-------- Records supplied

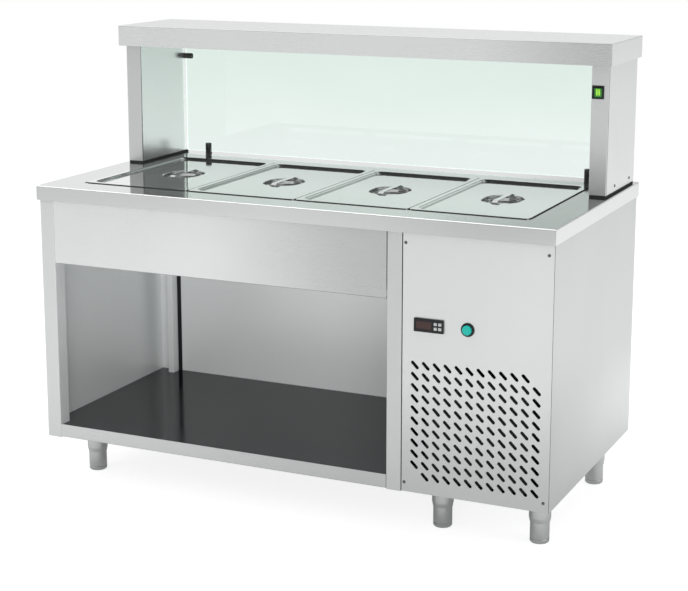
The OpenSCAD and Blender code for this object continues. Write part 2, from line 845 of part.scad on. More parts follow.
// Overhead shelf: a folded cover with closed ends over the columns
module overhead_shelf() {
    end_w = col_side + col_w + 10;
    color(steel) union() {
        translate([0, (shelf_f + shelf_b) / 2, shelf_z]) bent_cover(top_w, shelf_d, shelf_h, 2.5);
        for (s = [-1, 1]) {
            mid = s * (top_w / 2 - end_w / 2);
            block([mid - end_w / 2 + sheet / 2, shelf_f + sheet / 2, shelf_z],
                  [mid + end_w / 2 - sheet / 2, shelf_b - sheet / 2, shelf_z + sheet]);
        }
        block([-top_w / 2 + sheet, shelf_f + sheet / 2, shelf_z],
              [top_w / 2 - sheet, shelf_f + 18, shelf_z + sheet]);
    }
}

// Lamp tube inside the shelf
module lamp_tube() {
    color([0.97, 0.97, 0.94]) rod_x(lamp_y, lamp_z, -lamp_l / 2, lamp_l / 2, lamp_d / 2);
}

// Lamp holders, hung from the shelf's top sheet
module lamp_holders() {
    color([0.92, 0.92, 0.90]) for (s = [-1, 1]) {
        mid = s * (lamp_l / 2 + 12);
        block([mid - 12, lamp_y - 17, lamp_z - 17], [mid + 12, lamp_y + 17, total_h - sheet]);
    }
}

// Glass screen on the customers' side
module glass_screen() {
    color([0.85, 0.95, 0.92, 0.4])
        block([-glass_x, glass_y - glass_t / 2, glass_low],
              [glass_x, glass_y + glass_t / 2, shelf_z - 0.5]);
}

// The room that the glass takes in a pin or a clamp
module glass_room(low) {
    block([-glass_x - 0.3, glass_y - glass_t / 2 - 0.2, low],
          [glass_x + 0.3, glass_y + glass_t / 2 + 0.2, shelf_z]);
}

// Lower glass pins, standing on the worktop
module glass_pins() {
    color(black) for (s = [-1, 1]) difference() {
        translate([s * pin_x, glass_y, top_h]) cylinder(h = pin_h, r = pin_d / 2);
        glass_room(glass_low);
    }
}

// Upper glass clamps on the columns' inner faces
module glass_clamps() {
    color(black) for (s = [-1, 1]) difference() {
        rod_x(glass_y, clamp_z, s > 0 ? col_in - clamp_l : -col_in,
              s > 0 ? col_in : -col_in + clamp_l, clamp_d / 2);
        glass_room(glass_low);
    }
}

// Rocker switch: its bezel and the cell behind it
module switch_bezel() {
    back = col_f + 20;
    color(black) difference() {
        union() {
            block([switch_x - switch_w / 2, col_f - switch_t, switch_z - switch_h / 2],
                  [switch_x + switch_w / 2, col_f, switch_z + switch_h / 2]);
            block([switch_x - cell_w / 2 - 2.5, col_f - eps, switch_z - cell_h / 2 - 1.5],
                  [switch_x + cell_w / 2 + 2.5, back, switch_z + cell_h / 2 + 1.5]);
        }
        block([switch_x - cell_w / 2, col_f - switch_t - eps, switch_z - cell_h / 2],
              [switch_x + cell_w / 2, back - 2, switch_z + cell_h / 2]);
        rod_x(col_f + pivot_in, switch_z, switch_x - cell_w / 2 - 2, switch_x + cell_w / 2 + 2,
              trunnion_r + fit);
    }
}

// Rocker, switched on: its lower half is pressed in
module switch_rocker() {
    color([0.35, 0.85, 0.25]) translate([switch_x, col_f + pivot_in, switch_z])
        rotate([rocker_tilt, 0, 0]) union() {
            translate([rocker_w / 2, 0, 0]) rotate([90, 0, -90]) linear_extrude(rocker_w)
                polygon([[-5, -8], [9, -11.8], [10.5, -11.8], [8.6, 0], [10.5, 11.8], [9, 11.8], [-5, 8]]);
            rod_x(0, 0, -cell_w / 2 - 1.5, cell_w / 2 + 1.5, trunnion_r);
        }
}

// The room of one key in the controller, or the key itself when shrunk
module key_block(i, front, back, shrink) {
    x = key_x0 + (i % 2) * key_dx;
    z = ctrl_z + (i < 2 ? 1 : -1) * key_dz / 2;
    block([x - key_w / 2 + shrink, front, z - key_hh / 2 + shrink],
          [x + key_w / 2 - shrink, back, z + key_hh / 2 - shrink]);
}

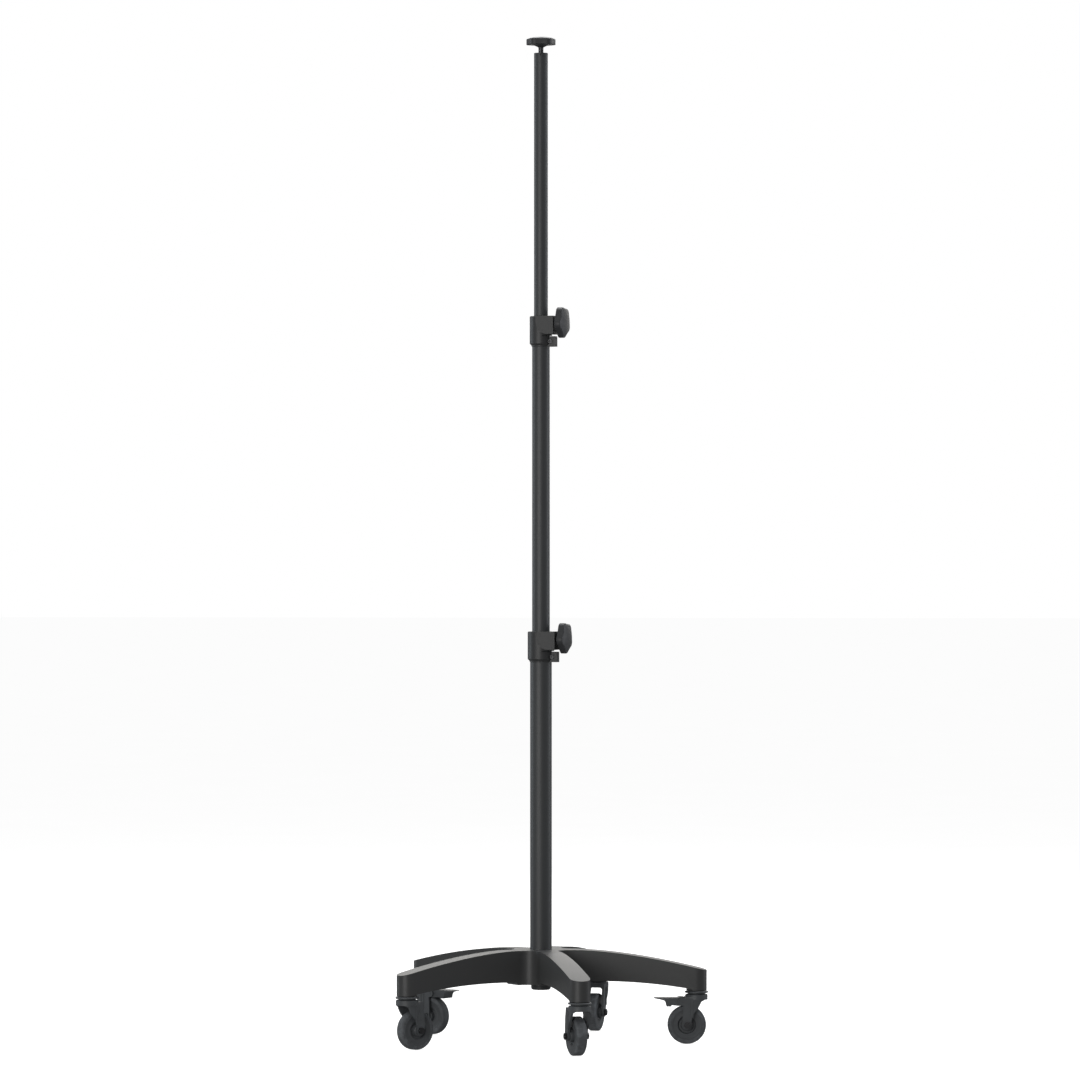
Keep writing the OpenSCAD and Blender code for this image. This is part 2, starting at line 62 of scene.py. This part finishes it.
# ---------- node helpers ----------
class Shader:
    """A material being wired. noise, voronoi, remap, math and mix add a node and return its output socket."""

    def __init__(self, name):
        self.material = bpy.data.materials.new(name)
        self.material.use_nodes = True
        self.tree = self.material.node_tree
        self.bsdf = self.tree.nodes["Principled BSDF"]
        self.place = self.tree.nodes.new("ShaderNodeTexCoord").outputs["Object"]

    def node(self, kind, inputs=None, **settings):
        made = self.tree.nodes.new(kind)
        for key, value in settings.items():
            setattr(made, key, value)
        for key, value in (inputs or {}).items():
            self.give(made.inputs[key], value)
        return made

    def give(self, socket, value):
        if isinstance(value, bpy.types.NodeSocket):
            self.tree.links.new(value, socket)
        else:
            socket.default_value = value

    def noise(self, scale, detail=3.0, roughness=0.55, stretch=None):
        where = self.place
        if stretch:
            where = self.node("ShaderNodeMapping", {"Vector": where, "Scale": stretch}).outputs[0]
        inputs = {"Vector": where, "Scale": scale, "Detail": detail, "Roughness": roughness}
        return self.node("ShaderNodeTexNoise", inputs).outputs["Fac"]

    def voronoi(self, scale):
        return self.node("ShaderNodeTexVoronoi", {"Vector": self.place, "Scale": scale}).outputs["Distance"]

    def remap(self, value, from_low, from_high, low, high):
        inputs = {"Value": value, "From Min": from_low, "From Max": from_high, "To Min": low, "To Max": high}
        return self.node("ShaderNodeMapRange", inputs).outputs["Result"]

    def math(self, operation, a, b=0.0):
        made = self.node("ShaderNodeMath", operation=operation)
        self.give(made.inputs[0], a)
        self.give(made.inputs[1], b)
        return made.outputs[0]

    def mix(self, amount, a, b):
        made = self.node("ShaderNodeMix", data_type="RGBA")
        self.give(made.inputs["Factor"], amount)
        self.give(made.inputs["A"], a)
        self.give(made.inputs["B"], b)
        return made.outputs["Result"]

    def bump(self, height, strength, distance):
        inputs = {"Height": height, "Strength": strength, "Distance": distance}
        self.give(self.bsdf.inputs["Normal"], self.node("ShaderNodeBump", inputs).outputs["Normal"])

    def set(self, **values):
        for key, value in values.items():
            self.give(self.bsdf.inputs[key.replace("_", " ")], value)


def rgb(r, g, b):
    return (r, g, b, 1.0)


# ---------- materials ----------
def powder_coat(name, tone, rough, grain):
    """Satin powder coat: a fine orange peel, slightly uneven gloss and fine paler specks."""
    s = Shader(name)
    broad = s.noise(6.0, 2.0)
    peel = s.noise(900.0, 2.0)
    speck = s.noise(2600.0, 1.0)
    dark = rgb(*(0.96 * c for c in tone))
    light = rgb(*(1.04 * c for c in tone))
    fleck = rgb(*(1.5 * c for c in tone))
    base = s.mix(s.remap(broad, 0.35, 0.65, 0.0, 1.0), dark, light)
    s.give(s.bsdf.inputs["Base Color"], s.mix(s.remap(speck, 0.6, 0.75, 0.0, 0.5), base, fleck))
    smear = s.remap(s.noise(16.0, 2.0), 0.3, 0.7, rough - 0.01, rough + 0.015)
    s.give(s.bsdf.inputs["Roughness"], s.math("ADD", smear, s.remap(speck, 0.3, 0.7, -0.01, 0.01)))
    s.set(Metallic=0.0, Specular_IOR_Level=0.5)
    s.bump(s.math("ADD", peel, s.math("MULTIPLY", speck, 0.4)), 0.22 * grain, 0.00012)
    return s.material


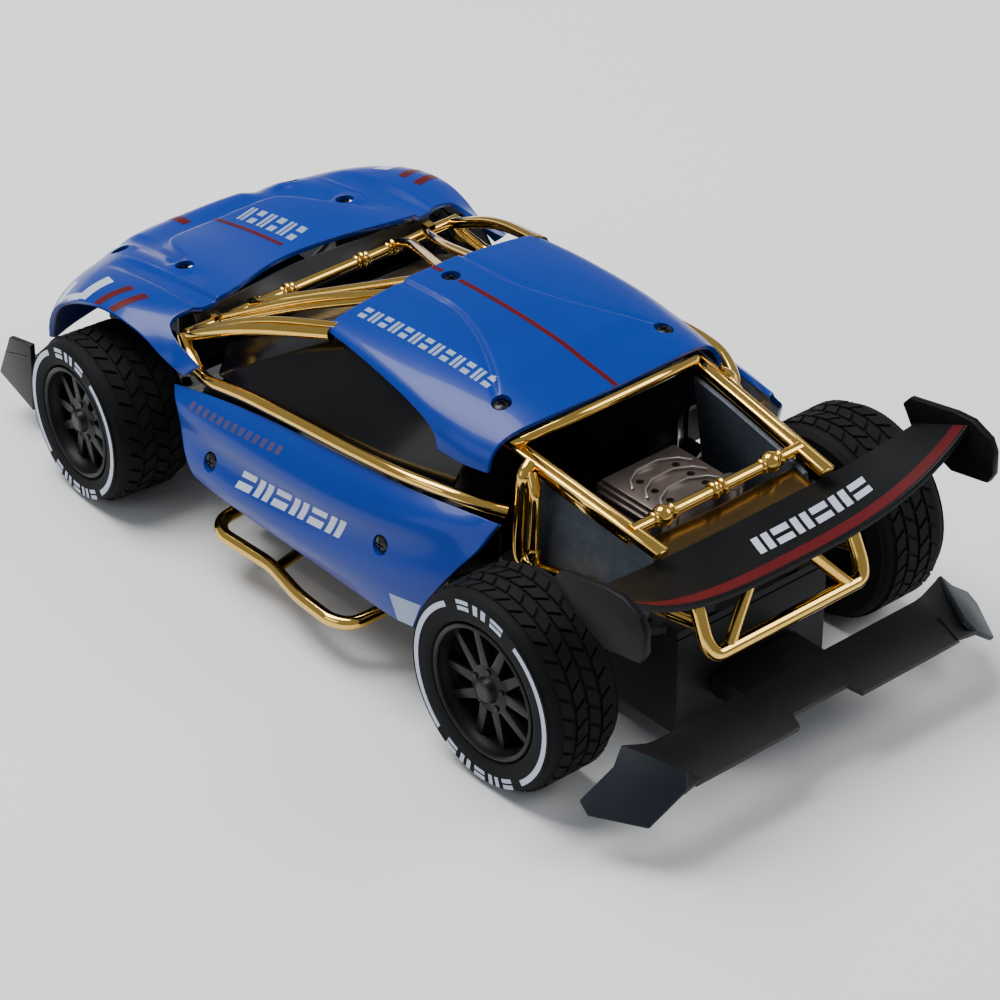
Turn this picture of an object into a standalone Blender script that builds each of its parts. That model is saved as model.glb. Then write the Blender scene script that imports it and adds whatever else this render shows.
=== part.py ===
"""Remote control racing car, about 1:16: a bench-style assembly of separate pieces.

The front of the car points to -Y, its left side to +X, up is +Z, and the tyres stand on Z = 0.
Driving dimensions are in millimetres, and MM turns them into metres.
"""

import math

import bmesh
import bpy
from mathutils import Matrix, Vector

MM = 0.001
GAP = 0.3  # play between pieces that touch

# chassis layout
WHEELBASE = 165.2
FRONT_AXLE_Y = -WHEELBASE / 2
REAR_AXLE_Y = WHEELBASE / 2
FLOOR_LOW = 8.0
FLOOR_HIGH = 9.7
WALL = 1.8
NOSE_HALF = 24.0
CABIN_HALF = 44.0
TAIL_HALF = 25.0
NOSE_Y = -113.0
CABIN_FRONT_Y = -50.0
CABIN_REAR_Y = 52.0
TAIL_Y = 107.0
NOSE_TOP = 24.0
CABIN_TOP = 30.0
TAIL_TOP = 36.0

# wheels: outer radius, width, plane of the outer face, rim radius
REAR_RADIUS = 27.0
REAR_WIDTH = 22.4
REAR_FACE_X = 67.0
REAR_RIM = 18.0
FRONT_RADIUS = 23.2
FRONT_WIDTH = 24.0
FRONT_FACE_X = 65.9
FRONT_RIM = 15.6
AXLE_RADIUS = 2.0
STUB_RADIUS = 1.8
TYRE_SIDES = 24
RIM_SIDES = 20
SPOKES = 5

# steering
KINGPIN_X = 39.0
KINGPIN_RADIUS = 1.6
STEER_AT_REST = math.radians(-5.0)
STEER_ARM = 11.5
STEER_ARM_INSET = 2.0
ROD_PIN_RADIUS = 1.3
ROD_LOW = 28.6
ROD_HIGH = 31.2
ROD_Y = FRONT_AXLE_Y + STEER_ARM
ROD_SHIFT = -STEER_ARM * math.sin(STEER_AT_REST)
HORN_Y = ROD_Y + STEER_ARM
BRIDGE_LOW = 31.0
BRIDGE_HIGH = 34.5

# rear drive: spur gear on the axle, pinion on the motor shaft
MODULE = 0.6
SPUR_TEETH = 28
PINION_TEETH = 12
GEAR_X = 8.5
GEAR_WIDTH = 4.0
MOTOR_Y = REAR_AXLE_Y - MODULE * (SPUR_TEETH + PINION_TEETH) / 2
MOTOR_RADIUS = 8.5

# bodywork
SHELL = 1.3
PANEL = 1.5
SCREW_HEAD = 2.2
SCREW_SHANK = 1.0
TUBE_SIDES_RESOLUTION = 2
ROOF_SCREWS = ((0.0, -6.2, 77.6), (27.0, 44.6, 75.0), (-27.0, 44.6, 75.0))
HOOD_SCREWS = ((27.5, -83.8, 57.4), (-27.5, -83.8, 57.4), (29.5, -110.5, 50.6), (-29.5, -110.5, 50.6))
SIDE_SCREWS = ((59.1, -32.6, 33.8), (58.3, 35.4, 42.3))


def start_clean():
    """Removes whatever the opened scene holds."""
    for leftover in list(bpy.data.objects):
        bpy.data.objects.remove(leftover, do_unlink=True)


def new_collection(name):
    collection = bpy.data.collections.new(name)
    bpy.context.scene.collection.children.link(collection)
    return collection


start_clean()
CAR = new_collection("remote_control_car")
CUTTERS = new_collection("cutters")
CUTTERS.hide_render = True


def paint(name, colour, roughness, metallic=0.0):
    material = bpy.data.materials.new(name)
    material.use_nodes = True
    shader = material.node_tree.nodes["Principled BSDF"]
    shader.inputs["Base Color"].default_value = (*colour, 1.0)
    shader.inputs["Roughness"].default_value = roughness
    shader.inputs["Metallic"].default_value = metallic
    return material


BLUE = paint("blue_gloss_paint", (0.0, 0.09, 0.52), 0.22, 0.2)
GOLD = paint("gold_plating", (0.83, 0.55, 0.16), 0.12, 1.0)
BLACK = paint("black_moulding", (0.012, 0.012, 0.014), 0.45)
GLOSS_BLACK = paint("black_gloss_moulding", (0.008, 0.008, 0.009), 0.12)
SLATE = paint("slate_textured_moulding", (0.055, 0.068, 0.088), 0.5)
TYRE = paint("tyre_rubber", (0.018, 0.018, 0.019), 0.75)
RIM = paint("rim_moulding", (0.014, 0.014, 0.015), 0.4)
ENGINE = paint("gunmetal_moulding", (0.11, 0.09, 0.085), 0.35, 0.6)
STEEL = paint("bright_steel", (0.56, 0.57, 0.58), 0.3, 1.0)
SCREW = paint("black_zinc_screw", (0.03, 0.03, 0.03), 0.35, 0.9)
NYLON = paint("white_nylon", (0.75, 0.74, 0.7), 0.45)
BOARD = paint("green_circuit_board", (0.02, 0.16, 0.06), 0.5)
CELL = paint("battery_sleeve", (0.05, 0.12, 0.3), 0.4)
BRASS = paint("brass_pinion", (0.75, 0.55, 0.22), 0.3, 1.0)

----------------

**Exercise**
Every line from the one containing "Turn this picture" through the one containing "of separate pieces." is to be given again exactly, both ends included, and no line outside that range.

**Answer**
Turn this picture of an object into a standalone Blender script that builds each of its parts. That model is saved as model.glb. Then write the Blender scene script that imports it and adds whatever else this render shows.
=== part.py ===
"""Remote control racing car, about 1:16: a bench-style assembly of separate pieces.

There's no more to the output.